From the listing below, copy only the lines from the line that contains "Reconstruct the object" to the line that contains "# underside, +Z", counting those two lines as part of the copy.

=-=-=-=-=

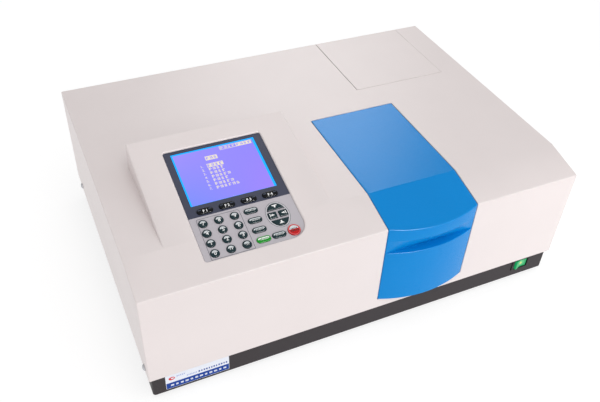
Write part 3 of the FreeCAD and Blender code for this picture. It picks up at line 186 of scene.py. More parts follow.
PAINT = surface("cover_paint", colour(226, 217, 216), 0.34, vary=0.01, grain=1500, specular=0.08)
BLACK_PAINT = surface("base_paint", colour(46, 40, 43), 0.5, grain=1300, depth=0.00006, strength=0.4,
                      specular=0.25)
BLUE = surface("lid_blue", colour(0, 131, 206), 0.3, vary=0.015, grain=1600, depth=0.00001,
               specular=0.12)
RUBBER = surface("foot_rubber", colour(34, 33, 34), 0.8, grain=500, depth=0.0001, strength=0.5)
ZINC = surface("screw_zinc", colour(196, 196, 200), 0.3, metal=1.0, grain=900, stretch=(1, 1, 8))
BLACK_PLASTIC = surface("black_plastic", colour(22, 21, 22), 0.42, grain=1200, specular=0.3)
LINING = surface("matt_lining", colour(24, 24, 26), 0.85, grain=800, depth=0.00008, strength=0.5)
ANODISED = surface("black_anodised", colour(34, 34, 37), 0.5, metal=0.6, grain=1400)
CAST = surface("cast_aluminium", colour(176, 176, 178), 0.5, metal=1.0, grain=420, depth=0.0001,
               strength=0.5)
STEEL = surface("sheet_steel", colour(188, 189, 192), 0.34, metal=1.0, grain=260, stretch=(1, 14, 14))
REAR_PAINT = surface("rear_paint", colour(196, 194, 193), 0.5, grain=1100, depth=0.00006)
BOARD = surface("circuit_board", colour(26, 96, 52), 0.4, vary=0.12, grain=300)
PANEL_LIGHT = surface("panel_grey", colour(183, 178, 184), 0.45, vary=0.015, grain=1500, specular=0.3)
PANEL_DARK = surface("panel_slate", colour(56, 60, 80), 0.42, vary=0.02, grain=1500, specular=0.25)
PRINT_DARK = surface("dark_print", colour(74, 78, 88), 0.5, vary=0.02, specular=0.2)
PRINT_BLACK = surface("black_print", colour(30, 26, 28), 0.5, vary=0.02, specular=0.2)
PRINT_WHITE = surface("white_print", colour(240, 240, 240), 0.45, vary=0.02)
# painted highlight: the pale patch on the upper part of the keys' caps stands in for their gloss highlight
PAINTED_KEY_HIGHLIGHT = surface("pale_print", colour(204, 209, 212), 0.4, vary=0.03)
# painted highlight: blue-grey marks beside the letters on the black F keys
PAINTED_F_KEY_HIGHLIGHT = surface("shine_print", colour(46, 58, 78), 0.3, vary=0.05)
# painted reflection: the pale pink ring just inside the red stop key's rim
PAINTED_RIM_REFLECTION = surface("painted_rim_reflection", colour(214, 86, 88), 0.4, vary=0.03)
PRINT_SILVER = surface("silver_print", colour(206, 205, 209), 0.4, vary=0.02)
KEY_DARK = surface("key_teal", colour(6, 40, 46), 0.3, vary=0.04, specular=0.25)
KEY_BLACK = surface("key_black", colour(8, 9, 14), 0.24, vary=0.05, specular=0.15)
KEY_GREEN = surface("key_green", colour(0, 142, 26), 0.3, vary=0.03, specular=0.25)
KEY_RED = surface("key_red", colour(188, 8, 14), 0.3, vary=0.03, specular=0.25)
LABEL_WHITE = surface("label_white", colour(226, 230, 240), 0.35, vary=0.01, specular=0.3)
LABEL_BLUE = surface("label_blue", colour(5, 60, 148), 0.35, vary=0.03, specular=0.12)
LABEL_RED = surface("label_red", colour(206, 36, 44), 0.35, vary=0.02, specular=0.25)
LABEL_PALE = surface("label_pale", colour(150, 166, 214), 0.35, vary=0.02, specular=0.25)
MIRROR = surface("mirror_coating", colour(236, 238, 242), 0.05, metal=1.0, vary=0.01, strength=0.02)


def make_rocker_green():
    """Translucent green plastic with a lamp behind its middle."""
    low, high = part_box("power_rocker")
    spot = Vector(((low.x + high.x) / 2, 0, (low.z + high.z) / 2))
    nodes = Nodes("rocker_green")
    flat = nodes.add("Mapping", Vector=nodes.place, Scale=(1, 0, 1)).outputs[0]
    away = nodes.tree.nodes.new("ShaderNodeVectorMath")
    away.operation = "DISTANCE"
    nodes.tree.links.new(flat, away.inputs[0])
    away.inputs[1].default_value = spot
    halo = nodes.span(away.outputs["Value"], 1, 0, (0.0030, 0.0085))
    core = nodes.span(away.outputs["Value"], 1, 0, (0.0016, 0.0032))
    glow = nodes.blend(core, nodes.blend(halo, colour(20, 150, 88), colour(110, 206, 140)),
                       colour(255, 222, 130))
    nodes.set(Base_Color=nodes.blend(nodes.noise(60, 2), colour(8, 96, 54), colour(14, 110, 62)),
              Roughness=0.3, Specular_IOR_Level=0.3, Emission_Color=glow, Emission_Strength=0.8,
              Normal=nodes.bump(nodes.noise(700, 2), 0.1, 0.00002))
    return nodes.material


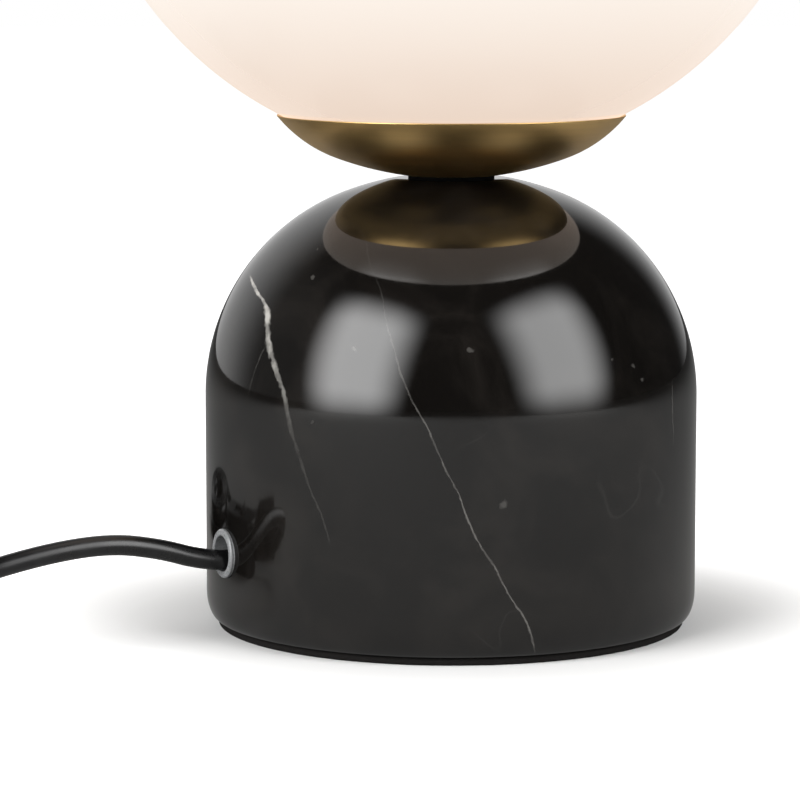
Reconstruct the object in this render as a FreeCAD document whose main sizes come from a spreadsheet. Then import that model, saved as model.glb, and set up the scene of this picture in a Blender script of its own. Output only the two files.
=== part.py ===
import FreeCAD, Part
import math
import os

import Sketcher

# A table lamp: an opal glass globe rests in a shallow brass dish on a bullet-shaped
# marble base.  Lengths are in millimetres.  The origin is the middle of the felt pad's
# underside, +Z is up, and the lamp is seen from -Y.  The cord leaves on the left.

# ---------------------------------------------------------------------------------
# Driving dimensions: name, value, what it measures
# ---------------------------------------------------------------------------------
SIZES = [
    ("base_radius", 65.8, "marble base, half its diameter"),
    ("shoulder_share", 0.88, "radius of the shoulder's curve over the base's radius"),
    ("crown_share", 1.231, "radius of the crown's flatter curve over the base's radius"),
    ("seat_height", 119.6, "height of the flat ground on the crown"),
    ("seat_flat_radius", 15.5, "flat ground on the crown, half its diameter"),
    ("foot_round", 1.0, "round on the marble's bottom edge"),
    ("pad_inset", 3.1, "how far the felt pad stays inside the marble's side"),
    ("pad_thickness", 3.0, "felt pad's thickness"),
    ("marble_wall", 19.8, "thickness of the marble round the hollow"),
    ("cavity_top", 66.0, "height of the hollow's ceiling"),
    ("tube_radius", 5.0, "threaded tube, half its thread diameter"),
    ("tube_bore", 3.7, "threaded tube, half its bore"),
    ("tube_tail", 6.0, "how far the threaded tube hangs below its lower nut"),
    ("boss_height", 5.7, "height of the thread in the lampholder's cap"),
    ("thread_gap", 0.05, "gap between the tube and what is screwed on it"),
    ("bore_gap", 0.5, "gap between the tube and the marble's bore"),
    ("fit_gap", 0.1, "gap round a piece that is pushed into another"),
    ("running_gap", 0.3, "gap between pieces that move past each other"),
    ("under_washer_radius", 17.0, "steel washer under the marble, half its diameter"),
    ("under_washer_thickness", 2.0, "steel washer's thickness"),
    ("nut_width", 14.0, "width across the flats of both nuts"),
    ("nut_height", 4.0, "height of both nuts"),
    ("grip_radius", 8.0, "cord grip, half its diameter"),
    ("grip_height", 13.0, "cord grip's height"),
    ("grip_thread_depth", 5.0, "depth of the thread in the cord grip"),
    ("grip_screw_radius", 1.5, "cord grip's nylon screw, half its diameter"),
    ("exit_angle", 64.0, "cord hole's angle from the front, towards the left"),
    ("exit_height", 23.0, "height of the cord hole's axis"),
    ("ring_radius", 6.55, "grommet's collar, half its diameter"),
    ("ring_bore", 4.77, "grommet's bore, half its diameter"),
    ("ring_stand", 1.2, "how far the grommet's collar stands out"),
    ("ring_sleeve_radius", 5.6, "grommet's sleeve, half its diameter"),
    ("ring_sleeve_length", 13.0, "length of the grommet's sleeve in the marble"),
    ("cord_diameter", 5.4, "diameter of the cord's sheath"),
    ("wire_diameter", 2.2, "diameter of one insulated wire"),
    ("seat_washer_radius", 11.5, "fibre washer between marble and dish"),
    ("seat_washer_thickness", 0.8, "fibre washer's thickness"),
    ("dish_flat_radius", 12.0, "flat underside of the dish, half its diameter"),
    ("dish_belly_radius", 88.8, "radius of the dish's bottom curve"),
    ("dish_turn_radius", 31.0, "distance from the axis where the cheek begins"),
    ("dish_cheek_radius", 36.0, "radius of the dish's side curve"),
    ("dish_rim_radius", 46.4, "rim of the dish, half its diameter"),
    ("dish_wall", 1.2, "thickness of the dish's brass"),
    ("dish_washer_radius", 11.0, "washer in the dish, half its diameter"),
    ("dish_washer_thickness", 1.5, "thickness of the washer in the dish"),
    ("gasket_section", 2.0, "diameter of the silicone ring's section"),
    ("spider_thickness", 1.2, "thickness of the three-armed plate"),
    ("spider_hub_radius", 14.0, "hub of the three-armed plate"),
    ("spider_reach", 30.6, "distance from the axis to the end of an arm"),
    ("arm_width", 9.0, "width of an arm"),
    ("clip_width", 8.0, "width of a spring clip"),
    ("clip_thickness", 0.5, "thickness of a spring clip"),
    ("clip_foot", 21.6, "distance from the axis to the inner end of a clip"),
    ("rivet_radius", 1.2, "rivet's shank, half its diameter"),
    ("rivet_head_radius", 2.2, "rivet's head, half its diameter"),
    ("rivet_head_height", 0.8, "height of a rivet's head"),
    ("rivet_distance", 25.6, "distance from the axis to a rivet"),
    ("globe_radius", 100.0, "glass globe, half its diameter"),
    ("globe_wall", 3.0, "thickness of the glass"),
    ("lip_height", 0.34, "height of the dish's lip above its side curve"),
    ("mouth_radius", 34.0, "mouth of the globe, half its diameter"),
    ("mouth_round", 1.1, "round on the mouth's two edges"),
    ("holder_radius", 20.0, "lampholder, half its diameter"),
    ("holder_wall", 2.0, "lampholder's wall"),
    ("cap_height", 24.0, "height of the lampholder's cap"),
    ("cap_floor", 2.5, "thickness of the cap's floor"),
    ("cap_boss_radius", 8.0, "boss round the thread in the cap"),
    ("spigot_depth", 5.0, "depth of the skirt's spigot inside the cap"),
    ("skirt_height", 33.0, "height of the lampholder's skirt above the cap"),
    ("skirt_opening", 15.0, "opening at the top of the skirt, half its diameter"),
    ("core_thickness", 7.0, "thickness of the ceramic core"),
    ("core_drop", 2.0, "how far the core hangs below the skirt's edge"),
    ("shell_bore", 13.5, "threaded shell, half its inner diameter"),
    ("shell_wall", 0.45, "threaded shell's wall"),
    ("shell_height", 24.5, "threaded shell's height"),
    ("shell_flange_bore", 9.0, "hole in the threaded shell's bottom flange"),
    ("thread_pitch", 3.629, "pitch of the lamp thread"),
    ("terminal_width", 6.0, "width of a terminal block"),
    ("terminal_height", 4.5, "height of a terminal block"),
    ("live_terminal", 7.0, "distance from the axis to the live terminal"),
    ("neutral_terminal", 11.0, "distance from the axis to the neutral terminal"),
    ("stem_radius", 1.2, "terminal's stem, half its diameter"),
    ("bulb_cap_radius", 13.1, "bulb's screw cap, half its diameter"),
    ("bulb_cap_height", 21.5, "height of the bulb's screw cap"),
    ("insulator_height", 2.5, "height of the bulb's insulator"),
    ("pip_radius", 4.5, "bulb's end contact, half its diameter"),
    ("pip_height", 0.8, "height of the bulb's end contact"),
    ("bulb_radius", 30.0, "bulb's diffuser, half its diameter"),
    ("bulb_wall", 1.5, "wall of the bulb's housing and diffuser"),
    ("bulb_rim_radius", 26.5, "top of the bulb's housing, half its diameter"),
    ("housing_height", 32.5, "height of the bulb's housing"),
    ("housing_curve", 62.0, "radius of the housing's flank"),
    ("diffuser_height", 50.5, "height of the bulb's diffuser"),
    ("led_board_radius", 24.4, "LED board, half its diameter"),
    ("led_board_thickness", 1.2, "LED board's thickness"),
    ("led_ring_radius", 15.0, "circle on which the LEDs stand"),
    ("led_width", 3.0, "width of an LED"),
    ("led_height", 0.7, "height of an LED"),
    ("driver_width", 17.0, "width of the driver board"),
    ("driver_height", 24.0, "height of the driver board"),
    ("driver_thickness", 1.6, "thickness of the driver board"),
    ("switch_x", -159.0, "cord switch, its middle to the left of the axis"),
    ("switch_front", -16.5, "front end of the cord switch"),
    ("switch_length", 62.0, "length of the cord switch"),
    ("switch_half_width", 13.0, "half the width of the cord switch"),
    ("switch_split", 6.5, "height of the joint between the switch's halves"),
    ("switch_height", 17.0, "height of the cord switch"),
    ("switch_wall", 1.8, "wall of the cord switch"),
    ("switch_edge", 2.0, "round on the cord switch's edges"),
    ("rocker_half_length", 10.2, "half the length of the rocker"),
    ("rocker_half_width", 6.0, "half the width of the rocker"),
    ("rocker_waist", 3.4, "rocker's top above its pin, in the middle"),
    ("rocker_horn", 5.2, "rocker's top above its pin, at the ends"),
    ("rocker_drop", 3.6, "rocker's underside below its pin"),
    ("rocker_pin_height", 12.8, "height of the rocker's pin"),
    ("rocker_pin_radius", 1.0, "rocker's pin, half its diameter"),
    ("rocker_tilt", 10.0, "tilt of the rocker at rest"),
    ("rocker_opening", 11.4, "half the length of the rocker's opening"),
    ("ear_thickness", 1.8, "thickness of the ears that hold the pin"),
    ("post_radius", 3.0, "switch's screw posts, half their diameter"),
    ("post_distance", 21.0, "distance from the switch's middle to a post"),
    ("switch_screw_radius", 1.3, "switch's screws, half their diameter"),
    ("switch_screw_head", 2.4, "heads of the switch's screws, half their diameter"),
    ("contact_width", 5.0, "width of the switch's contacts"),
    ("coil_x", -182.5, "middle of the coil, to the left of the axis"),
    ("coil_y", 117.5, "middle of the coil, behind the axis"),
    ("coil_radius", 32.4, "mean radius of the coil's turns"),
    ("coil_pitch", 6.1, "distance between turns beside each other"),
    ("coil_layer", 6.0, "distance between the coil's two layers"),
    ("coil_turns", 3.34, "turns in each of the coil's two layers"),
    ("coil_start", -30.0, "direction in which the cord joins the coil"),
    ("plug_x", -203.0, "plug, its middle to the left of the axis"),
    ("plug_back", -14.0, "back of the plug's body"),
    ("plug_length", 35.0, "length of the plug's body"),
    ("plug_width", 35.3, "width of the plug's face"),
    ("plug_neck", 14.0, "width of the plug's body at its back"),
    ("plug_height", 13.7, "height of the plug's body"),
    ("plug_edge", 1.6, "round on the plug's edges"),
    ("pin_radius", 2.0, "plug's pins, half their diameter"),
    ("pin_spacing", 18.6, "distance between the plug's pins"),
    ("pin_length", 19.0, "length of the plug's pins"),
    ("pin_root", 8.0, "length of a pin inside the plug"),
    ("sleeve_length", 10.0, "length of the insulating sleeve on a pin"),
    ("sleeve_wall", 0.4, "wall of the insulating sleeve on a pin"),
    ("relief_length", 25.0, "length of the plug's strain relief"),
    ("relief_back_radius", 5.6, "strain relief at the plug, half its diameter"),
    ("relief_tip_radius", 3.8, "strain relief at its tip, half its diameter"),
]

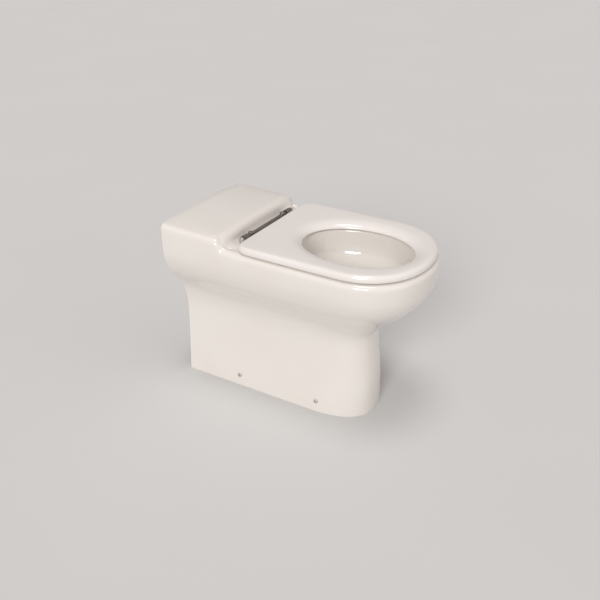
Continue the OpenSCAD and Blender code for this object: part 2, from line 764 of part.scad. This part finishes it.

=-=-=-=-=

*Solution to this problem*
Reconstruct the object in this render as a FreeCAD document whose main sizes come from a spreadsheet. Then import that model, saved as model.glb, and set up the scene of this picture in a Blender script of its own. Output only the two files.
=== part.py ===
import FreeCAD, Part
import math
import os

import Sketcher

# A table lamp: an opal glass globe rests in a shallow brass dish on a bullet-shaped
# marble base.  Lengths are in millimetres.  The origin is the middle of the felt pad's
# underside, +Z is up, and the lamp is seen from -Y.  The cord leaves on the left.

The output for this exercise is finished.